[begin RECORDS FOR THIS TASK]

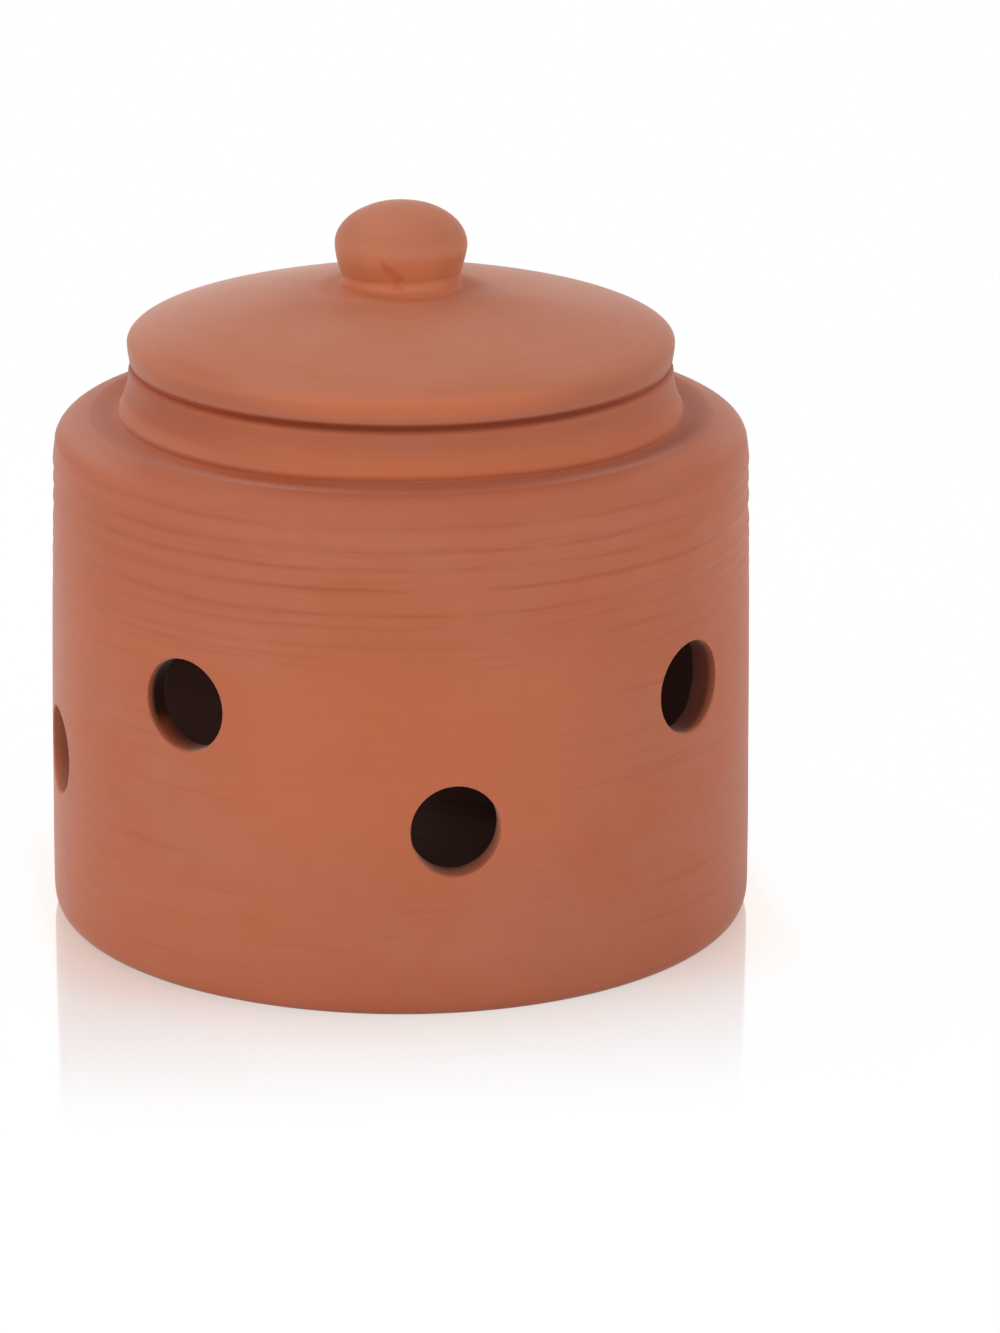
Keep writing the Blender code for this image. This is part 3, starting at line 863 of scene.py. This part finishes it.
def work(tree, operation, *values):
    # One math step on sockets or numbers, and one more for each value past the second
    node = feed(tree, tree.nodes.new("ShaderNodeMath"), dict(enumerate(values[:2])))
    node.operation = operation
    result = node.outputs["Value"]
    return work(tree, operation, result, *values[2:]) if values[2:] else result


def blend(tree, share, first, second):
    # From the first colour to the second by a share
    node = tree.nodes.new("ShaderNodeMix")
    node.data_type = "RGBA"
    return feed(tree, node, {0: share, 6: first, 7: second}).outputs[2]


def between(tree, value, low, high, start=0.0, end=1.0):
    # Eases from the start value to the end value as the input goes from low to high
    node = added(tree, "MapRange", Value=value, From_Min=low, From_Max=high, To_Min=start, To_Max=end)
    node.interpolation_type = "SMOOTHSTEP"
    return node.outputs["Result"]


def noise(tree, vector, scale, detail, roughness=0.5):
    node = added(tree, "TexNoise", Vector=vector, Scale=scale, Detail=detail, Roughness=roughness)
    return node.outputs["Fac"]


def apart(tree, vector):
    node = added(tree, "SeparateXYZ", Vector=vector)
    return node.outputs["X"], node.outputs["Y"], node.outputs["Z"]


def together(tree, x, y, z):
    return added(tree, "CombineXYZ", X=x, Y=y, Z=z).outputs["Vector"]


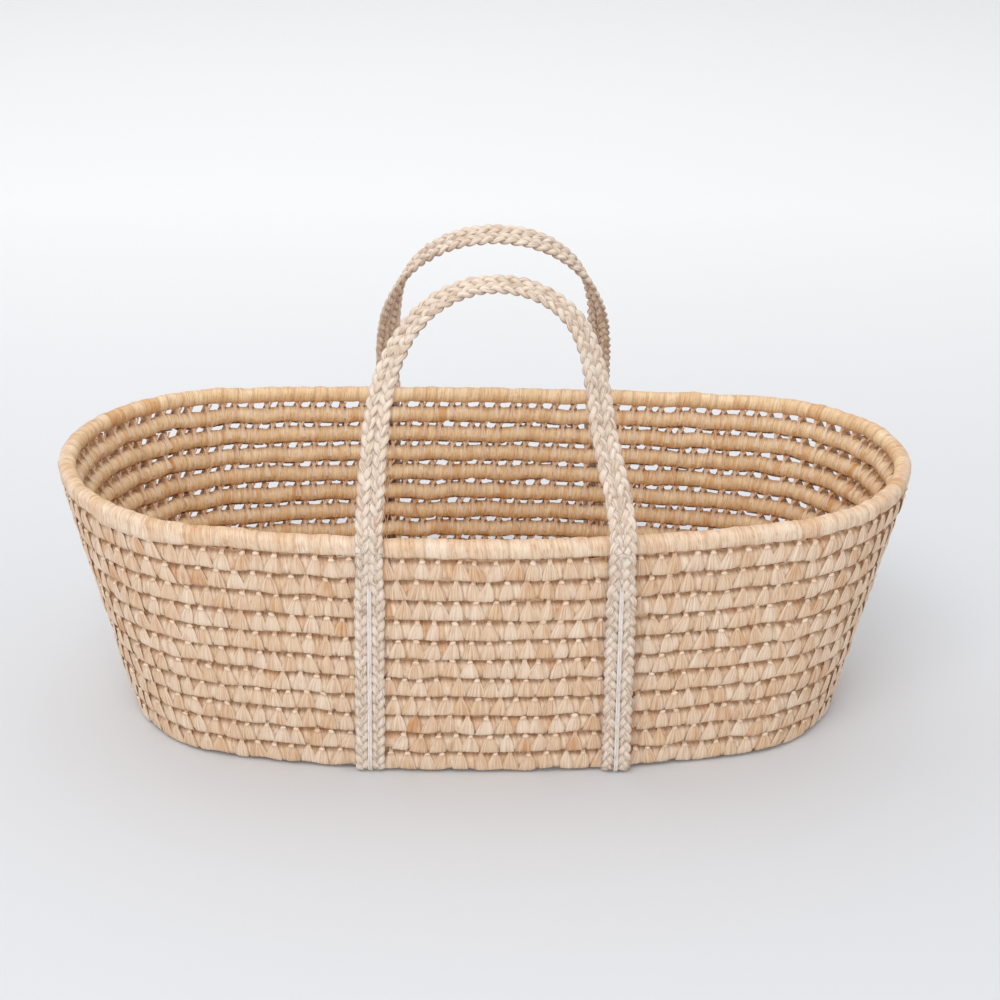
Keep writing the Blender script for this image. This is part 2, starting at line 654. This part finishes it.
def plait(name, idx, where, material, seed):
    """Three strands braided flat. where is +1 for the outer plait and -1 for the inner one."""
    rng = np.random.default_rng(seed)
    sheaf = Sheaf()
    turns = round(LOOP_LENGTH / STRAND_PERIOD)
    for k in range(3):
        phase = 2 * np.pi * (turns * LOOP_S[idx] / LOOP_LENGTH + k / 3) * where
        thick = thickness(idx)
        full = thick / STRAP_T
        close = where * (PLAIT_MIDDLE - closing(idx))
        swing = (BRAID_W / 2 - STRAND_HALF) * np.sin(phase)
        rise = (thick / 2 - STRAND_THICK * full) * 0.98 * np.sin(2 * phase) * where
        wobble = 0.16 * MM * wave(LOOP_S[idx] + 0.37 * k, LOOP_LENGTH, 60, 300, rng)
        line = (
            LOOP_P[idx]
            + LOOP_A[idx] * (close + swing + wobble)[:, None]
            + LOOP_N[idx] * rise[:, None]
        )
        along = normalised(np.gradient(line, axis=0))
        tilt = 0.25 * np.cos(phase) * where
        through = LOOP_N[idx] + LOOP_A[idx] * tilt[:, None]
        side = normalised(np.cross(along, through))
        through = np.cross(side, along)
        half_a = STRAND_HALF * (1 + 0.07 * wave(LOOP_S[idx], LOOP_LENGTH, 80, 260, rng))
        half_b = STRAND_THICK * full * (1 + 0.06 * wave(LOOP_S[idx], LOOP_LENGTH, 80, 260, rng))
        t = np.linspace(0, 2 * np.pi, 13)[None, :]
        twist = (LOOP_S[idx] / (46 * MM))[:, None]
        lump = 1 + 0.05 * np.cos(5 * t + 2 * np.pi * twist) + 0.035 * np.cos(9 * t - 2 * np.pi * twist * 1.7)
        patch = np.clip(wave(LOOP_S[idx], LOOP_LENGTH, 20, 90, rng), -1.5, 1.5)
        tone = 0.42 + 0.3 * patch
        crossing = 0.5 + 0.5 * np.cos(2 * phase * where + 0.9)[:, None]
        edge = np.abs(np.cos(t)) ** 3 * (0.2 + 0.75 * crossing)
        ca, sa = np.cos(t), np.sin(t)
        square = np.sign(ca) * np.abs(ca) ** 0.85, np.sign(sa) * np.abs(sa) ** 0.75
        p = (
            line[:, None, :]
            + side[:, None, :] * (half_a[:, None] * lump * square[0])[..., None]
            + through[:, None, :] * (half_b[:, None] * lump * square[1])[..., None]
        )
        sheaf.grid(
            p,
            stacked(t * 2.1 + 40 * k + where * 9, (LOOP_S[idx] / MM)[:, None], 11.0 * k + where),
            stacked(tone[:, None], edge, 0.5),
        )
    return sheaf.build(name, material, shape=saddled)


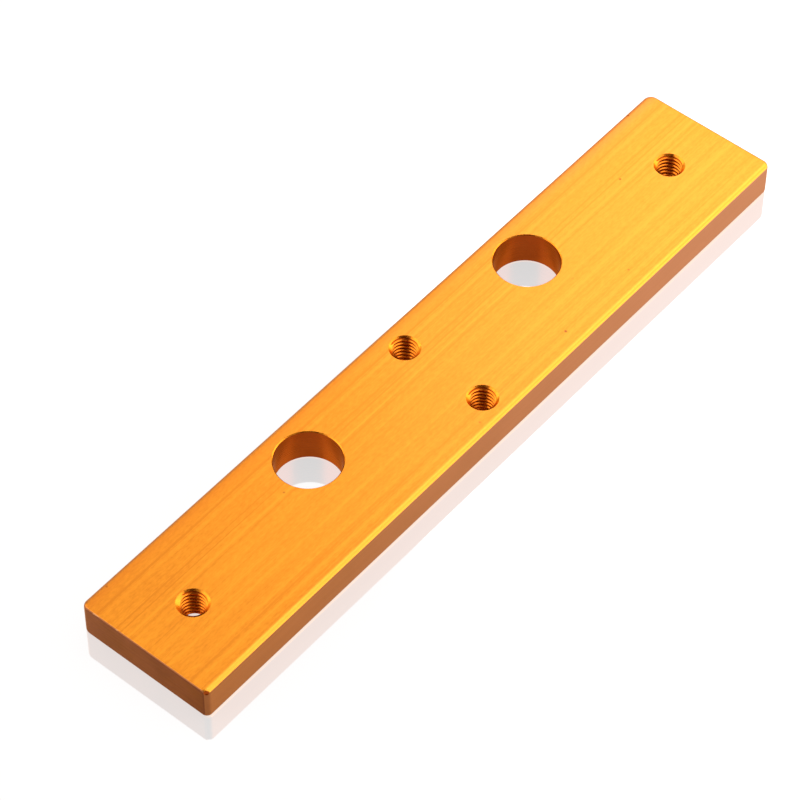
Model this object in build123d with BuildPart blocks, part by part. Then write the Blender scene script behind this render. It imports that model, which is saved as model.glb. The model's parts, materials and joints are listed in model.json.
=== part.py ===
from build123d import *

import os

# Flat mounting block: one aluminium bar with plain bores and M3 tapped holes right through it.
#
# Millimetres. The origin is the centre of the underside. +X runs along the bar, +Y points to the
# long edge that the plain bores lie nearer, and +Z points up out of the top face.

# ---- the bar ----
bar_length = 88.0
bar_width = 16.0
bar_thickness = 4.0
corner_radius = 0.8  # the upright corners
edge_radius = 0.4  # the edges around the top face and the underside

# ---- plain bores, side by side along the bar ----
bore_diameter = 7.0
bore_spacing = 34.0  # centre to centre
bore_edge_distance = 5.0  # from each centre to the +Y long edge
bore_rim_break = 0.15  # chamfer on both rims

# ---- M3 coarse tapped holes, cut at the size of their tap drill ----
tap_drill_diameter = 2.5
tap_mouth_diameter = 3.3  # outside of the 45 degree countersink on both faces
end_tap_inset = 7.0  # from each end face to the hole near it
cross_tap_inset = 3.0  # from each long edge to the hole near it

# ---- what follows from the sizes above ----
bore_offset = bar_width / 2 - bore_edge_distance
end_tap_x = bar_length / 2 - end_tap_inset
cross_tap_y = bar_width / 2 - cross_tap_inset
tap_mouth_chamfer = (tap_mouth_diameter - tap_drill_diameter) / 2


with BuildPart() as mounting_block:
    # The bar: its outline with rounded corners, raised to its thickness.
    with BuildSketch() as outline:
        Rectangle(bar_length, bar_width)
        fillet(outline.vertices(), radius=corner_radius)
    extrude(amount=bar_thickness)

    # The edges around both broad faces are rounded over.
    broad_faces = mounting_block.faces().filter_by(Axis.Z)
    fillet(broad_faces.edges(), radius=edge_radius)

    # The plain bores, with a fine break on each rim.
    with Locations((0, bore_offset, bar_thickness)):
        with GridLocations(bore_spacing, 0, 2, 1):
            Hole(radius=bore_diameter / 2)
    bore_rims = mounting_block.edges(Select.LAST).filter_by(GeomType.CIRCLE)
    chamfer(bore_rims, length=bore_rim_break)

    # The tapped holes: on the centre line near each end, and across the middle of the bar.
    with Locations((0, 0, bar_thickness)):
        with Locations((-end_tap_x, 0), (end_tap_x, 0), (0, -cross_tap_y), (0, cross_tap_y)):
            Hole(radius=tap_drill_diameter / 2)
    tap_rims = mounting_block.edges(Select.LAST).filter_by(GeomType.CIRCLE)
    chamfer(tap_rims, length=tap_mouth_chamfer)

mounting_block.part.label = "mounting_block"

os.makedirs("parts", exist_ok=True)
export_step(mounting_block.part, "parts/mounting_block.step")
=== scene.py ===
# %% [markdown]
# # A gold-anodised mounting bar
#
# The object is one flat bar of drawn aluminium, anodised gold. Two plain bores and four M3 tapped
# holes go right through it. There is nothing to assemble, so this lesson is about three things that
# make a plain bar look real: edges that catch light, threads that are really cut, and a drawn metal
# finish with lines that run the whole length of the stock.
#
# The first cell loads the CAD model. Everything made below is in metres and in the same frame:
# +X along the bar, +Y across it, +Z up, and the origin under the middle of the bar.

# %% Load the CAD frame
import json
import math

import bmesh
import bpy
from mathutils import Matrix, Vector


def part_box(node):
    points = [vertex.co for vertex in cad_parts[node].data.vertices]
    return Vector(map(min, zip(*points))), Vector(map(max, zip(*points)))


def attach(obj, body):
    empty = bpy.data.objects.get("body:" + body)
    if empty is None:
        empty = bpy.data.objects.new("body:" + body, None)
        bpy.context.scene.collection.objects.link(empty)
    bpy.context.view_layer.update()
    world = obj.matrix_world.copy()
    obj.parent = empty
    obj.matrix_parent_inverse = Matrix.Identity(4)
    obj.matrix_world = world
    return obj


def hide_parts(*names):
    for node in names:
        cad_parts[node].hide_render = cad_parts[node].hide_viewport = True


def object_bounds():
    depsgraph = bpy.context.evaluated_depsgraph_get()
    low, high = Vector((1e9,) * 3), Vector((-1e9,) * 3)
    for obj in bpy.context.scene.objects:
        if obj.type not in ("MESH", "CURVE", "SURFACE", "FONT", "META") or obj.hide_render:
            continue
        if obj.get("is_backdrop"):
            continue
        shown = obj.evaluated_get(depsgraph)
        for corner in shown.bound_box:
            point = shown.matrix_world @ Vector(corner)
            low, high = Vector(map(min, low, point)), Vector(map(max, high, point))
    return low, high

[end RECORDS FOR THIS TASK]

> _TASK_:
Among the lines above, find the one with "# The tapped" and the one with "bpy.context.scene.collection.objects.link(empty)". Quote both and everything between them, exactly.

> _COMPLETE RESPONSE_:
    # The tapped holes: on the centre line near each end, and across the middle of the bar.
    with Locations((0, 0, bar_thickness)):
        with Locations((-end_tap_x, 0), (end_tap_x, 0), (0, -cross_tap_y), (0, cross_tap_y)):
            Hole(radius=tap_drill_diameter / 2)
    tap_rims = mounting_block.edges(Select.LAST).filter_by(GeomType.CIRCLE)
    chamfer(tap_rims, length=tap_mouth_chamfer)

mounting_block.part.label = "mounting_block"

os.makedirs("parts", exist_ok=True)
export_step(mounting_block.part, "parts/mounting_block.step")
=== scene.py ===
# %% [markdown]
# # A gold-anodised mounting bar
#
# The object is one flat bar of drawn aluminium, anodised gold. Two plain bores and four M3 tapped
# holes go right through it. There is nothing to assemble, so this lesson is about three things that
# make a plain bar look real: edges that catch light, threads that are really cut, and a drawn metal
# finish with lines that run the whole length of the stock.
#
# The first cell loads the CAD model. Everything made below is in metres and in the same frame:
# +X along the bar, +Y across it, +Z up, and the origin under the middle of the bar.

# %% Load the CAD frame
import json
import math

import bmesh
import bpy
from mathutils import Matrix, Vector


def part_box(node):
    points = [vertex.co for vertex in cad_parts[node].data.vertices]
    return Vector(map(min, zip(*points))), Vector(map(max, zip(*points)))


def attach(obj, body):
    empty = bpy.data.objects.get("body:" + body)
    if empty is None:
        empty = bpy.data.objects.new("body:" + body, None)
        bpy.context.scene.collection.objects.link(empty)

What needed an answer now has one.